Even when you can't find the time to sit with your fingers on the keyboard or with pen in hand, you can be developing writing. Here are two exercises you can use.

1. Make up similes just for the fun of it so your brain is always "refreshing experience" and being lively. See, hear, taste, touch or smell something and challenge yourself to say what it is like, with specificity and originality.

For example, when I look at my sandals I think, "The two straps over the top of my foot look like...." I realize the answer is, "highway overpasses." On a slightly windy day I say, "Leaves rustling in the breeze sound like...." I fill in the rest of the simile: "my grandson's breathing when he is building with blocks." When I taste soybeans I've boiled, I think, "A boiled soybean tastes like...." I find a comparison, "A boiled soybean tastes like the stick from an ice cream bar after you've licked it clean." I touch a piece of fine grade sandpaper and challenge myself: "Fine grade sandpaper feels like...." It isn't long before I realize it feels like the skin of a strawberry or starfish. And when I smell old bean salad still in my refrigerator, I realize it smells like my fingers after a day of beach combing.
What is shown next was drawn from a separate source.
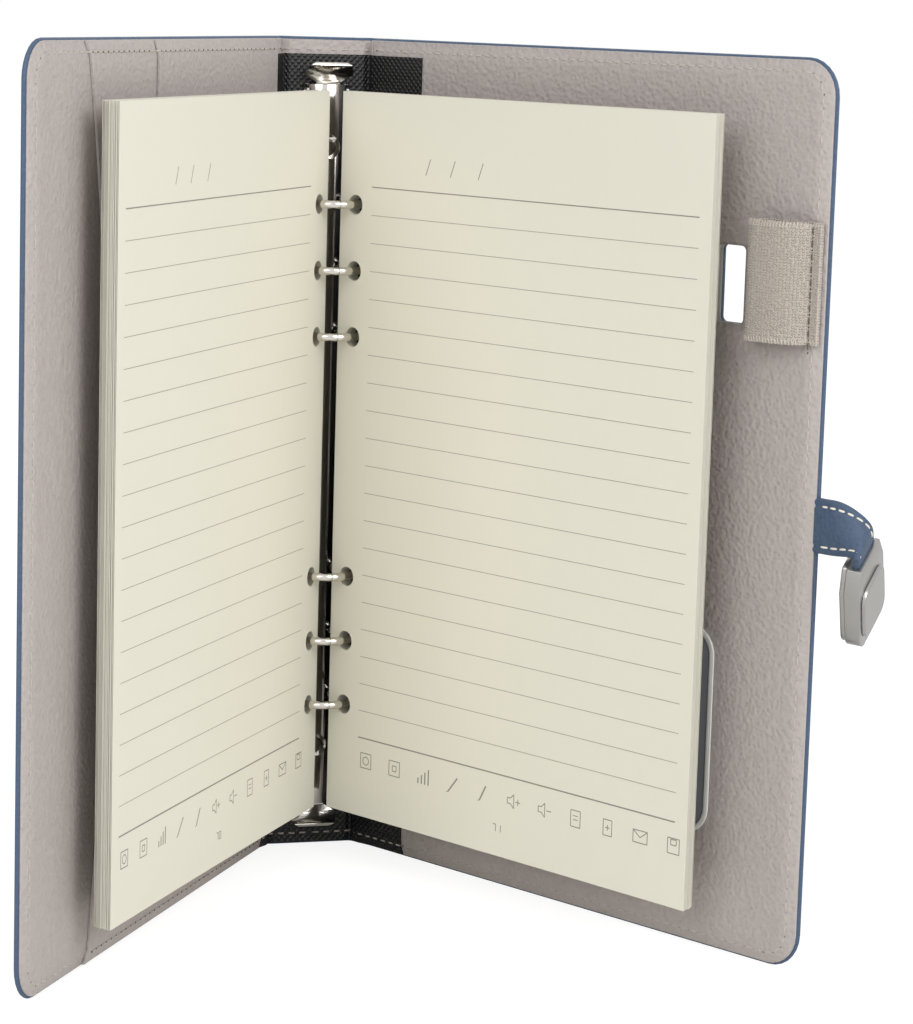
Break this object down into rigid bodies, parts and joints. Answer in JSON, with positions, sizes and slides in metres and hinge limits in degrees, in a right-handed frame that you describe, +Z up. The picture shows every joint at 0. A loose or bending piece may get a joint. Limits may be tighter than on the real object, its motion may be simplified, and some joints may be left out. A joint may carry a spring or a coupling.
{
  "type": "notebook organiser with a power bank",
  "caption": "Ring-bound notebook standing open, with padded leather covers, a power bank set in the back cover, inside pockets, a pen loop and a strap with a metal clasp.",
  "frame": {"origin": "on the lower edge that the book stands on, midway between the hinge axes of the two covers", "axes": "+X from the left (front) cover to the right (back) cover, +Y from the reader to the spine, +Z up the height of the book"},
  "size_m": [0.2295, 0.1685, 0.24],
  "materials": {
    "blue_leather": "grained, satin",
    "taupe_lining": "smooth leather-cloth, matt",
    "pocket_lining": "smooth leather-cloth, matt",
    "black_vinyl": "dotted texture",
    "grey_board": "pressed fibre board",
    "foam": "closed-cell padding",
    "nickel": "bright nickel plate",
    "steel": "plain",
    "satin_nickel": "satin nickel plate",
    "paper": "uncoated paper, matt",
    "elastic": "ribbed knit",
    "bank_plastic": "fine grain",
    "bank_face_plastic": "gloss",
    "trim_metal": "brushed",
    "cell_pouch": "foil",
    "copper": "bare",
    "circuit_green": "solder mask",
    "chip_black": "moulded",
    "clear_plastic": "clear"
  },
  "bodies": {
    "spine": {"spine_skin": "blue_leather", "spine_board": "grey_board", "spine_vinyl": "black_vinyl", "spine_hem": "taupe_lining", "ring_case": "nickel", "case_rivets": "nickel", "lever_pins": "steel"},
    "ring_left": {"ring_blade_left": "steel", "ring_halves_left": "nickel"},
    "ring_right": {"ring_blade_right": "steel", "ring_halves_right": "nickel"},
    "lever_top": {"lever_top": "nickel"},
    "lever_bottom": {"lever_bottom": "nickel"},
    "left_pages": {"left_leaves_1": "paper", "left_leaves_2": "paper", "left_leaves_3": "paper", "left_leaves_4": "paper"},
    "right_pages": {"right_leaves_1": "paper", "right_leaves_2": "paper", "right_leaves_3": "paper", "right_leaves_4": "paper"},
    "front_cover": {"front_skin": "blue_leather", "front_foam": "foam", "front_board": "grey_board", "front_lining": "taupe_lining", "front_vinyl": "black_vinyl", "large_pocket": "pocket_lining", "small_pocket": "pocket_lining", "keeper": "steel"},
    "back_cover": {"back_skin": "blue_leather", "back_foam": "foam", "back_board": "grey_board", "back_lining": "taupe_lining", "back_vinyl": "black_vinyl", "pen_loop": "elastic", "bank_case": "bank_plastic", "bank_trim": "trim_metal", "bank_face": "bank_face_plastic", "pouch_cells": "cell_pouch", "cell_leads": "copper", "circuit_board": "circuit_green", "circuit_chips": "chip_black", "usb_c_socket": "steel", "micro_usb_socket": "steel", "button_switch": "chip_black", "light_guides": "clear_plastic"},
    "power_button": {"power_button": "bank_plastic"},
    "strap": {"strap": "blue_leather"},
    "clasp": {"strap_end": "blue_leather", "clasp_body": "satin_nickel", "clasp_back": "satin_nickel", "clasp_face": "satin_nickel", "clasp_magnet": "steel", "clasp_pin": "steel"}
  },
  "joints": [
    {"name": "front_cover_crease", "type": "hinge", "parent": "spine", "child": "front_cover", "pos_m": [-0.014, 0, 0.12], "axis": [0, 0, -1], "range_deg": [-33.2, 56.8]},
    {"name": "back_cover_crease", "type": "hinge", "parent": "spine", "child": "back_cover", "pos_m": [0.014, 0, 0.12], "axis": [0, 0, 1], "range_deg": [-28.9, 61.1]},
    {"name": "left_pages_turn", "type": "hinge", "parent": "spine", "child": "left_pages", "pos_m": [0, -0.0137, 0.12], "axis": [0, 0, -1], "range_deg": [-33.2, 56.8]},
    {"name": "right_pages_turn", "type": "hinge", "parent": "spine", "child": "right_pages", "pos_m": [0, -0.0137, 0.12], "axis": [0, 0, 1], "range_deg": [-28.9, 61.1]},
    {"name": "right_rings_open", "type": "hinge", "parent": "spine", "child": "ring_right", "pos_m": [0.0056, -0.0035, 0.12], "axis": [0, 0, 1], "range_deg": [0, 7]},
    {"name": "left_rings_open", "type": "hinge", "parent": "spine", "child": "ring_left", "pos_m": [-0.0056, -0.0035, 0.12], "axis": [0, 0, -1], "range_deg": [0, 7]},
    {"name": "top_lever_turn", "type": "hinge", "parent": "spine", "child": "lever_top", "pos_m": [0, -0.0043, 0.2248], "axis": [-1, 0, 0], "range_deg": [0, 25]},
    {"name": "bottom_lever_turn", "type": "hinge", "parent": "spine", "child": "lever_bottom", "pos_m": [0, -0.0043, 0.0152], "axis": [1, 0, 0], "range_deg": [0, 25]},
    {"name": "power_button_press", "type": "slide", "parent": "back_cover", "child": "power_button", "axis": [0, 0, -1], "range_m": [0, 0.0005], "stiffness_N_per_m": 600, "springref_m": -0.0008},
    {"name": "strap_fold", "type": "hinge", "parent": "back_cover", "child": "strap", "pos_m": [0.09959, -0.15607, 0.12], "axis": [0, 0, 1], "range_deg": [-60, 20]},
    {"name": "clasp_fold", "type": "hinge", "parent": "strap", "child": "clasp", "pos_m": [0.1061, -0.16239, 0.11632], "axis": [0.5875, 0.6343, 0.5024], "range_deg": [-40, 10]}
  ],
  "couplings": [
    {"joint": "left_pages_turn", "follows": "front_cover_crease", "ratio": 1},
    {"joint": "right_pages_turn", "follows": "back_cover_crease", "ratio": 1},
    {"joint": "left_rings_open", "follows": "right_rings_open", "ratio": 1},
    {"joint": "top_lever_turn", "follows": "right_rings_open", "ratio": 3.57},
    {"joint": "bottom_lever_turn", "follows": "right_rings_open", "ratio": 3.57}
  ]
}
One thing is always like another thing and when I can put together things from different landscapes to explain my experience I am exercising my writing muscle.

2. Take a snippet of conversation you hear and think about what you'd write if you started off with that snippet. Today, a friend of mine responded to my comment about how easily we shop together with these words, "Yes, our dangerous friendship." I liked the phrase "our dangerous friendship." What would I write if I started there? About two women who decide to go on adventure vacations, each one with escalating risk? Two women who each help the other stick to what they say they want?

Today, a visitor to my house said, "You have lots of color on your counter. That's what I like." A sales woman said she had the same socks that I was buying. "I've washed them and they feel good." A clerk at a deli said of their shelf of locally made cheese, jams and crackers, "Everything there is good."

What would happen if I began a piece of writing with any one of these statements? I could write a poem that is a litany of what is on my counter and why it is there. I could write about things that come out of the dryer and what they feel like. I could write poem about everything is good--and include all kinds of images from my life as I see them in this moment, through this lens.

Without having to put anything aside, I am already writing. And it won't be long before I find the minutes, even the hours, for making what I am thinking a story, an essay, or a poem.